Thanks. Sounds like a lot of work. It would be just as easy to leave things as they are and speed through anything that Editor comes up with that lies within quotation marks. I wish I’d know that Editor’s creator would introduce this useful facility when I first starting writing this book. Maybe I’ll leave until next time.

Firstly, if Serenity Editor is the best grammar and spelling-checking software on the planet, how come it isn’t customisable enough to support custom ignore field delimiters?

Having said that, if you’re running 10.9 (I think) then you can use regex in project replace. It’s worth learning regular expressions if you haven’t already. It’s straightforward to search for any instance of ’ which is followed by something other than a letter, and replace that with ”. If I imagine correctly, this shouldn’t produce any adverse results. I can’t think of a scenario in which you’d have ‘ which isn’t a quote mark, so that one’s easy.

Search for:

’([^a-z])

And replace with

”\1

Copy those and paste them. They’re directional. After you do that, you can globally replace ‘ with “ and you"re home free! :wink:

But just on the off-chance that there are some instances of ’ that escape your memory right now that get accidentally changed to double quotes, maybe backup first. Or hope that they’re marginal enough that you’ll be able to change them back by global replace later.

Thanks for your replies . . . but I’m afraid you assume too much of my knowledge. You lost me at regex. If you could explain more simply it sounds like a helpful idea.

Regex is basically a system of wildcards for text searching and matching patters. [a-z] will match any alpha character, ^ is a negator for the wildcard, and parentheses denote a text to be captured. So this regular expression says ‘find any rightward single quote that is next to something other than an alphabet character, and remember that character’. The replace one says 'take the result of the first regular expression and replace it with a rightward double quote followed by whatever the following character in the search was (the bracketed text).
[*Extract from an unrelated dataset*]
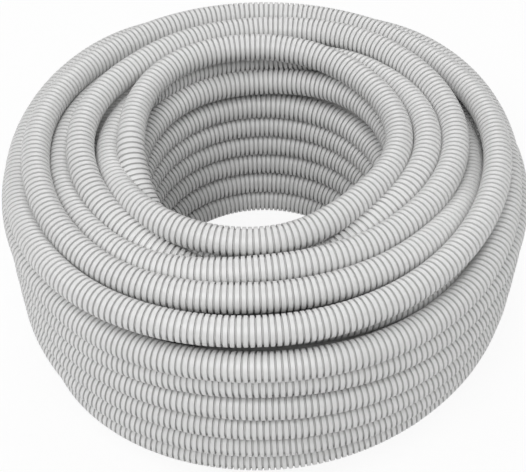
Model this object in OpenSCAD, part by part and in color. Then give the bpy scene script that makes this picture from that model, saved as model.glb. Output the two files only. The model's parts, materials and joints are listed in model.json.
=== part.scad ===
// Coil of corrugated conduit, lying on its end.
// The turns are nested, so each layer's turns lie in the hollows of the layer inside it.
// The coil is one turned solid, and the conduit's loose end stands off it as a real length of wavy tube.

/* [Conduit] */
// Outside diameter over the waves' crests
conduit_d = 25; // [24:0.5:26]
// Outside diameter at the bottom of the waves
root_d = 21.4; // [19.5:0.1:22]
// Inside diameter, where a cable first touches the waves
bore_d = 19; // [16:0.5:19.5]
// Thickness of the wall
wall = 0.9; // [0.6:0.1:1.1]
// Length of one wave along the conduit
wave_pitch = 5.05; // [4.8:0.05:6]
// Length of the flat top of one wave
crest_l = 3.4; // [2.8:0.1:3.6]
// Slope between a crest and the next groove, along the conduit
flank_l = 0.4; // [0.3:0.1:0.5]

/* [Coil] */
// Radius of the innermost turns, to the middle of the conduit
inner_r = 121; // [110:1:122]
// Rows of turns in the bore of the coil, below the top turn
inner_rows = 7; // [6:1:7]
// Distance from row to row in the bore
inner_pitch = 26.9; // [26:0.1:27.5]
// Radius of the outermost turns, to the middle of the conduit
outer_r = 227.8; // [226:0.1:232]
// Rows of turns on the outside of the coil, below the top turns
outer_rows = 5; // [4:1:5]
// Distance from row to row on the outside
outer_pitch = 26; // [25.5:0.1:26.5]
// Depth of the first outside row below the top of the coil, middle to middle
outer_drop = 56.3; // [54:0.1:58]

/* [Loose end] */
// Open waves on the straight loose end
end_waves = 12; // [8:1:13]
// Direction round the coil in which the loose end leaves it
end_az = 180; // [170:1:190]
// Length of the loose end between the turns, up to where it stands clear of them
sunk_l = 115; // [112:1:120]
// Distance of the loose end from the coil's axis
end_r = 200.75; // [198:0.25:204]
// Height of the loose end above the floor, to its middle
end_z = 33; // [30:1:34]

/* [Hidden] */
$fn = 64;
conduit_r = conduit_d / 2;
overlap = 1;
// Turns in the middle of the two ends, from the bore outwards, as [radius, depth below the top turn]
top_turns = [[118.5, 0], [137.8, 14.3], [159.8, 4], [180.8, 17.5], [203.3, 8.5], [216, 32.8]];
bottom_turns = [[142, 196.3], [162, 208], [181.3, 192.5], [202.5, 174.5]];
lowest = bottom_turns[1][1];
coil_h = lowest + conduit_d;

// Middle of a turn in the coil's half section, as [radius, height]
function placed(turn) = [turn[0], coil_h - conduit_r - turn[1]];

// Middles of the turns that bound the section: out along the top, down the outside,
// in along the bottom and up the bore
function outline() = [for (turn = concat(
    top_turns,
    [for (row = [0 : outer_rows - 1]) [outer_r, outer_drop + row * outer_pitch]],
    [for (i = [len(bottom_turns) - 1 : -1 : 0]) bottom_turns[i]],
    [for (row = [0 : inner_rows - 1]) [inner_r, lowest - row * inner_pitch]]
)) placed(turn)];

// Half section of the coil: the bounding turns, and everything between them
module coil_section() {
    polygon(outline());
    for (middle = outline())
        translate(middle) circle(conduit_r);
}

// Half section of the wavy wall, with the conduit's axis along +Y and its cut end at the top
module wave_section(waves) {
    lift = (wave_pitch - crest_l - 2 * flank_l) / 2;
    crest_in = conduit_r - wall;
    function wave(i, low, high) = [
        [low, i * wave_pitch],
        [low, i * wave_pitch + lift],
        [high, i * wave_pitch + lift + flank_l],
        [high, i * wave_pitch + lift + flank_l + crest_l],
        [low, (i + 1) * wave_pitch - lift]
    ];
    outer = [for (i = [0 : waves - 1]) each wave(i, root_d / 2, conduit_r)];
    inner = [for (i = [0 : waves - 1]) each wave(i, bore_d / 2, crest_in)];
    top = waves * wave_pitch;
    polygon(concat(
        outer,
        [[root_d / 2, top], [bore_d / 2, top]],
        [for (i = [len(inner) - 1 : -1 : 0]) inner[i]]
    ));
}

// Loose end: a plain stretch that comes out from between the turns, then open waves
module loose_end() {
    cylinder(h = sunk_l + overlap, d = (conduit_d + root_d) / 2);
    translate([0, 0, sunk_l])
        rotate_extrude() wave_section(end_waves);
}

module conduit() {
    color("gainsboro") union() {
        rotate_extrude() coil_section();
        rotate([0, 0, end_az])
            translate([end_r, 0, end_z])
                rotate([90, 0, 0]) loose_end();
    }
}

conduit();
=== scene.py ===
import json
import math

import bmesh
import bpy
from mathutils import Matrix, Vector


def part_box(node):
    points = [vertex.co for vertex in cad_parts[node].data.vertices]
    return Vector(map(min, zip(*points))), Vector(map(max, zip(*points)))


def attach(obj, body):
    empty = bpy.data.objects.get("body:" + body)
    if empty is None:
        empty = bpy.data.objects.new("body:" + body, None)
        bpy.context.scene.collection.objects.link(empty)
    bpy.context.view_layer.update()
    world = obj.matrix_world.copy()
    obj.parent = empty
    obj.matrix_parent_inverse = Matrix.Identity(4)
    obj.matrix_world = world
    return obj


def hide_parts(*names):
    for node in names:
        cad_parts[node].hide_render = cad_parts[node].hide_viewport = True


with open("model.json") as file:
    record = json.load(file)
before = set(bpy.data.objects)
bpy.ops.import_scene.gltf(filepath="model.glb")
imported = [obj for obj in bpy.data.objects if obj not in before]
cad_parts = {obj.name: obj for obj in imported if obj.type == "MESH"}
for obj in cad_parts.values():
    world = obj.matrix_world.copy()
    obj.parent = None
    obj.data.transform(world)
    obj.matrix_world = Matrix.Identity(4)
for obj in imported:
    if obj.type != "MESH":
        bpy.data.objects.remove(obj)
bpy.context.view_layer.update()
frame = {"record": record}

# The conduit's radius comes from the mount on the loose end, and the coil's height from its box.
looseEnd = frame["record"]["mounts"][0]
conduitR = looseEnd["dims"]["r_mm"] / 1000
conduitD = 2 * conduitR
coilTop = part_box("conduit")[1][2]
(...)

If you’re on the latest mac and latest scrivener, you should have regex search (also called grep) as a checkbox option in edit > project replace… It’s a good idea to try searching by it first before you replace, to see if you regular expression is matching the right stuff.

For a quick (half hour) guide on regular expression syntax (I always forget the little things), there’s a tutorial at regexone.com

Thanks very much. I’ll try that out.

For the future, in your compile settings, there’s a pane called “Replacements”. If you use straight quotes, you can set that to change " to '. If you use smart quotes, you can add two entries, one for left-double to left-single quotes, and one for the right-quotes. Save that as a preset, and you can quickly output with one kind of quote mark or the other without touching the original files inside Scrivener.

The problem with project replacements is that it will also change things like ‘I’m’ to ‘I"m’. You have to use regex for this, as you have to exclude these forms.

Replacements do support regular expressions, so it could still be done automatically when compiling. The main problem I see with the pattern is that it will falsely match plural possessives and any colloquial usage of the apostrophe, such as he’s goin’ places, but if neither of those are used much it’s probably fine.

That’s a good point. I neglected to think about plural possessives and word-final apostrophes. Interesting to learn that project replace supports regex too. I’m not upgrading my machines to 10.9 until I finish the thesis, so can’t make any use of it (it certainly would have come in handy a few weeks ago).

Regex should be available from 10.7 onward, so you wouldn’t even need to go all the way to bleeding edge if you didn’t want to.